Friday, 12 June 2015

Here at BBHS Eco Group, mobile phone recycling is something we hope to encourage throughout both the school and local community. We wish to do this by asking ask you to donate your old mobile phones to us. Although most wouldn't think to recycle old mobile phones, research has shown that metals we use in everyday life are not disposed of correctly and therefore put to waste which obviously has a detrimental effect on the environment. For perspective on how much we use nowadays; one hundred years ago barely 12 materials were widely used, these mainly being wood and clay. Nowadays, however, over 60 elements are found in the common computer chip.

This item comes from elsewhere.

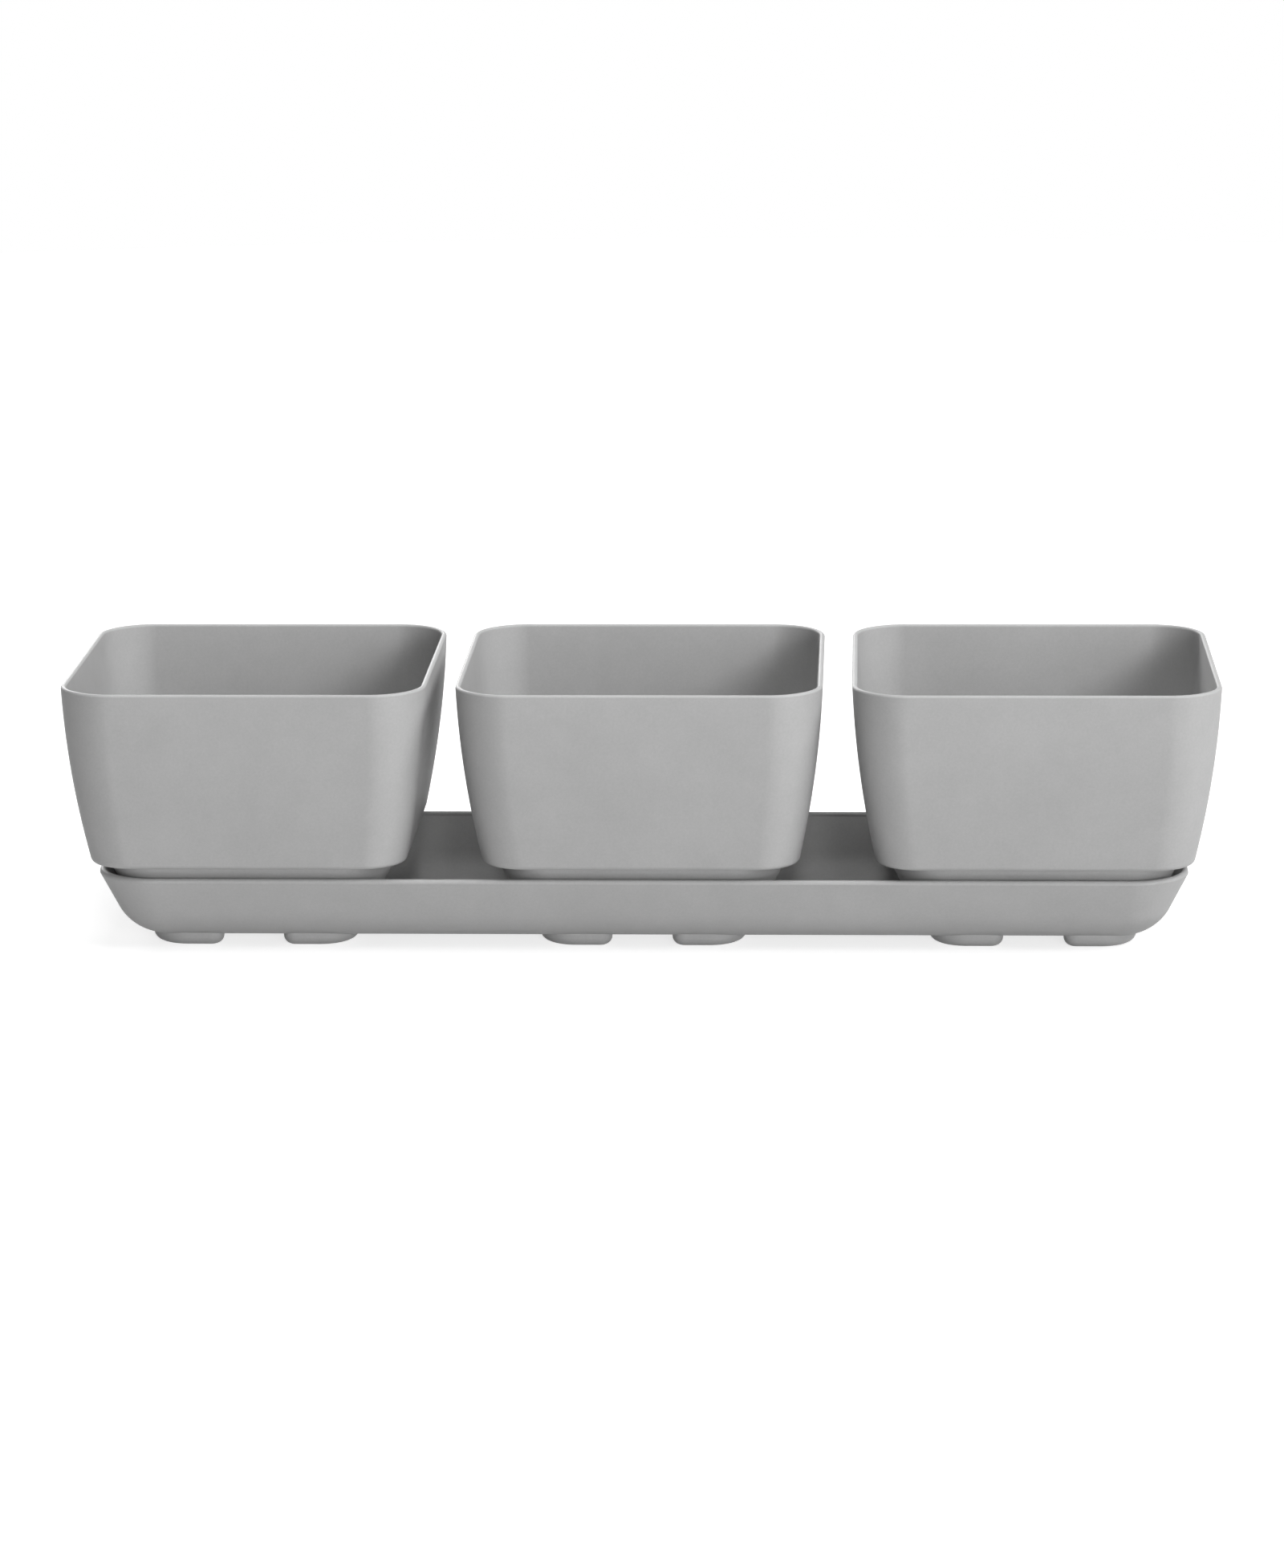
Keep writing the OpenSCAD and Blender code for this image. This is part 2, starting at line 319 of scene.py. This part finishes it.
def pot_profile(pot, tray):
    """Levels of the pot's skin from its base, up the outside, over the lip and down the inside."""
    flare = tray.flare
    drop = pot.height - pot.shoulder_height

    def wall_half(t):
        return pot.width / 2 - pot.taper * t + 4 * pot.belly * t * (1 - t)

    def wall_corner(t):
        return pot.rim_corner + (pot.shoulder_corner - pot.rim_corner) * t

    draft = math.atan((pot.taper + 4 * pot.belly) / drop)

    def edge_end(skin, radius):
        """Where the lower edge's rounding meets the wall, on a face that lies skin inside the outer one."""
        return 1 - (skin + radius * (1 - math.sin(draft))) / drop

    def edge_centre(skin, radius):
        return wall_half(edge_end(skin, radius)) - skin - radius * math.cos(draft)

    bend = tray.bend - tray.wall
    bend_top = bend * (1 - math.sin(flare))
    foot_top = edge_centre(0, pot.edge) - pot.shoulder_flat
    foot_base = foot_top - (pot.shoulder_height - bend_top) * math.tan(flare) - bend * math.cos(flare)
    rim_inset, tray_half, _ = tray_reach(tray, foot_base, pot.pitch)
    beside = tray.nest + tray.wall / math.cos(flare)

    def foot_corner(half):
        return max(pot.foot_corner, tray_corner(tray, tray_half - half - beside, rim_inset) - beside)

    def foot(skin, start, steps):
        levels = []
        for step in range(steps + 1):
            angle = start - (start - flare) * step / steps
            half = foot_base + (bend - skin) * math.cos(angle)
            radius = foot_corner(half) - min(skin, pot.foot_corner / 2)
            levels.append((half, half, radius, bend - (bend - skin) * math.sin(angle)))
        return levels

    def edge(skin, radius, steps):
        levels = []
        for step in range(steps + 1):
            angle = math.pi / 2 - (math.pi / 2 - draft) * step / steps
            half = edge_centre(skin, radius) + radius * math.cos(angle)
            corner = wall_corner(1) - (wall_half(edge_end(skin, radius)) - half)
            levels.append((half, half, corner, pot.shoulder_height + skin + radius * (1 - math.sin(angle))))
        return levels

    def wall(skin, start, steps):
        levels = []
        lip_t = pot.wall / 2 / drop
        for step in range(1, steps + 1):
            t = start + (lip_t - start) * step / steps
            half = wall_half(t) - skin
            levels.append((half, half, wall_corner(t) - skin, pot.height - drop * t))
        return levels

    def lip(steps):
        levels = []
        lip_r = pot.wall / 2
        for step in range(1, steps):
            angle = math.pi * step / steps
            inset = lip_r * (1 - math.cos(angle))
            half = wall_half(lip_r / drop) - inset
            levels.append((half, half, pot.rim_corner - inset, pot.height - lip_r * (1 - math.sin(angle))))
        return levels

    # Two bridged outlines never lie at the same height, so the flat shoulder has a fall too small to see
    fall = 0.05 * MM
    floor_angle = math.asin((bend - pot.lift - pot.wall) / (bend - pot.wall))
    inner_half = foot_top - pot.wall / math.cos(flare) + pot.wall * math.tan(flare)
    return foot_base, [
        *foot(0, math.pi / 2, 12),
        (foot_top, foot_top, foot_corner(foot_top), pot.shoulder_height - fall),
        *edge(0, pot.edge, 8),
        *wall(0, edge_end(0, pot.edge), WALL_STEPS),
        *lip(LIP_STEPS),
        *reversed(wall(pot.wall, edge_end(pot.wall, pot.inner_edge), WALL_STEPS)),
        *reversed(edge(pot.wall, pot.inner_edge, 6)),
        (inner_half, inner_half, foot_corner(foot_top) - pot.wall, pot.shoulder_height + pot.wall - fall),
        *reversed(foot(pot.wall, floor_angle, 10)),
    ]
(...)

An example of a rare element sitting in your unused smart phones is Indium. The Indium industry is expanding constantly to keep up with demand, however it is rare. You will find Indium in your touch-screen devices as well as many other electronic devices. The BBC, as well as many other sources say that Indium will have been exhausted as early as 2017 and therefore new phones and tablets may be getting very expensive or even non-existent. This isn't the whole truth however. Although Indium is running out, trace amounts can be found in soils and by-products of other refining processes. Furthermore, others reporting say that Indium won’t run out in 2017, but it will run out very soon. 2025 for instance is another estimation of when Indium could run out. Although that seems a long time away, it is sooner than you think and if Indium were to run out and research into substitutes for Indium with carbon nanotubes, etc. turned out to be rubbish, we may have to revert back to big clunky, non-touch phones and TVs and I doubt many will be joyed to hear this! This shows how big a need for phone recycling is as we could re-use ITO (Indium Tin Oxide) used in mobile phones for the production of newer phones whilst we find a viable replacement.

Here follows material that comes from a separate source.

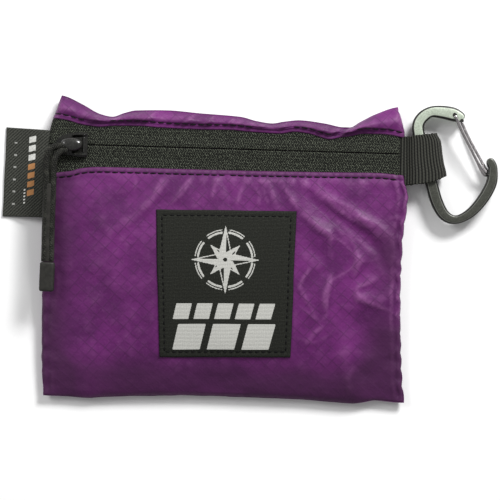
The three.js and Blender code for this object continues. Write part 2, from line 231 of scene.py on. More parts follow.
def ring_faces(rings, sides):
    """The quads between rings of points that follow each other, and a cap on each end."""
    faces = []
    for k in range(rings - 1):
        for s in range(sides):
            a, b = k * sides + s, k * sides + (s + 1) % sides
            faces.append((a, b, b + sides, a + sides))
    faces.append(tuple(range(sides))[::-1])
    faces.append(tuple(range((rings - 1) * sides, rings * sides)))
    return faces


def tube(path, radius, sides):
    """Points, faces and flat coordinates of a round bar; radius is one number or one for each point."""
    p = np.asarray(path, float)
    count = len(p)
    r = np.broadcast_to(np.asarray(radius, float), (count,))
    tangent = np.gradient(p, axis=0)
    tangent /= np.linalg.norm(tangent, axis=1, keepdims=True)
    side = np.cross((0.0, 0.0, 1.0), tangent[0])
    side /= np.linalg.norm(side)
    rings, flats, far = [], [], 0.0
    angles = np.linspace(0, 2 * np.pi, sides, endpoint=False)
    for k in range(count):
        side = side - tangent[k] * (side @ tangent[k])
        side /= np.linalg.norm(side)
        lift = np.cross(tangent[k], side)
        if k:
            far += np.linalg.norm(p[k] - p[k - 1])
        rings.append(p[k] + r[k] * (np.outer(np.cos(angles), side) + np.outer(np.sin(angles), lift)))
        flats.append(np.stack([angles * r.max(), np.full(sides, far), angles * 0], axis=1))
    return np.concatenate(rings), ring_faces(count, sides), np.concatenate(flats)


def join_parts(parts):
    """One list of points, faces and flat coordinates from several."""
    verts, faces, flats, at = [], [], [], 0
    for v, f, c in parts:
        verts.append(v)
        flats.append(c)
        faces.extend(tuple(int(i) + at for i in face) for face in f)
        at += len(v)
    return np.concatenate(verts), faces, np.concatenate(flats)


def make_joined(name, built, material):
    """A mesh object from (points, faces, flat coordinates)."""
    verts, faces, flats = built
    return make_mesh(name, verts, faces, material, flats)


def through(points, pitch):
    """Evenly spaced points of a smooth curve through the given ones."""
    p = np.asarray(points, float)
    ends = np.concatenate([[2 * p[0] - p[1]], p, [2 * p[-1] - p[-2]]])
    fine = []
    for a, b, c, d in zip(ends[:-3], ends[1:-2], ends[2:-1], ends[3:]):
        for t in np.linspace(0, 1, 24, endpoint=False):
            curve = 2 * b + (c - a) * t + (2 * a - 5 * b + 4 * c - d) * t**2 + (3 * b - a - 3 * c + d) * t**3
            fine.append(0.5 * curve)
    fine = np.array(fine + [p[-1]])
    run = run_of(fine)
    at = np.linspace(0, run[-1], max(2, int(round(run[-1] / pitch)) + 1))
    return np.stack([np.interp(at, run, fine[:, k]) for k in range(p.shape[1])], axis=1)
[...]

Indium isn't the only rare element in your phones, however. Another extremely rare metal is primarily found in the Democratic Republic of Congo and is called Coltan. Saying Coltan is important in phones is a huge understatement for it is used in a much larger spectrum of electronic devices. However, phones use Coltan after refining into Tantalum to make small Tantalum capacitors, which are a crucial component to make our handhelds smaller and holing more power. The average phone contains about 40 milligrams of this stuff in it, and it is used so widely due to its natural corrosion protection and high capacity in small volumes. Furthermore, Tantalum can also be used to help improve sound quality in mobile phones and Tantalum capacitors also have an extremely small failure rate. It's not that rare there can be complications when trying to obtain it, however. Much of the extraction and obtaining financed a civil war and wars between Rwanda, Uganda and the Congo because of the high usage and dependence of this material in the modern world. Lots of mining operations were carried out illegally by rebels and militias to be sold on the black market as its ability to hold and move electrical signals and its conductive ability in extreme temperatures make it ideal for smart bomb guidance controls. (read about these conflicts here and here).  There’s not much to be done about this, however. Governments have looked at geo-tagging the Coltan in order to control conflicts. This would be no use however if the governments in China and India did not comply. As mentioned previously, the reason for recycling phones to obtain this material is not purely based on amount, but also to help properly develop the Democratic Republic of Congo to prevent more civil wars.
Other materials to think about when thinking about recycling your old phones include Lithium. The battery in your phone almost certainly contains Lithium however there aren't currently huge concerns regarding availability, especially considering Tesla’s plans to make more Lithium-Ion batteries annually in one factory than were made worldwide in 2013. Research into smaller and more efficient batteries is constantly being carried out, but who knows when we might need an abundance of Lithium in the future?
Once again we do urge you to recycle old unused phones, as this could really make a difference, not only in the technology industry but also to lessen terrible conflicts and improve life for all.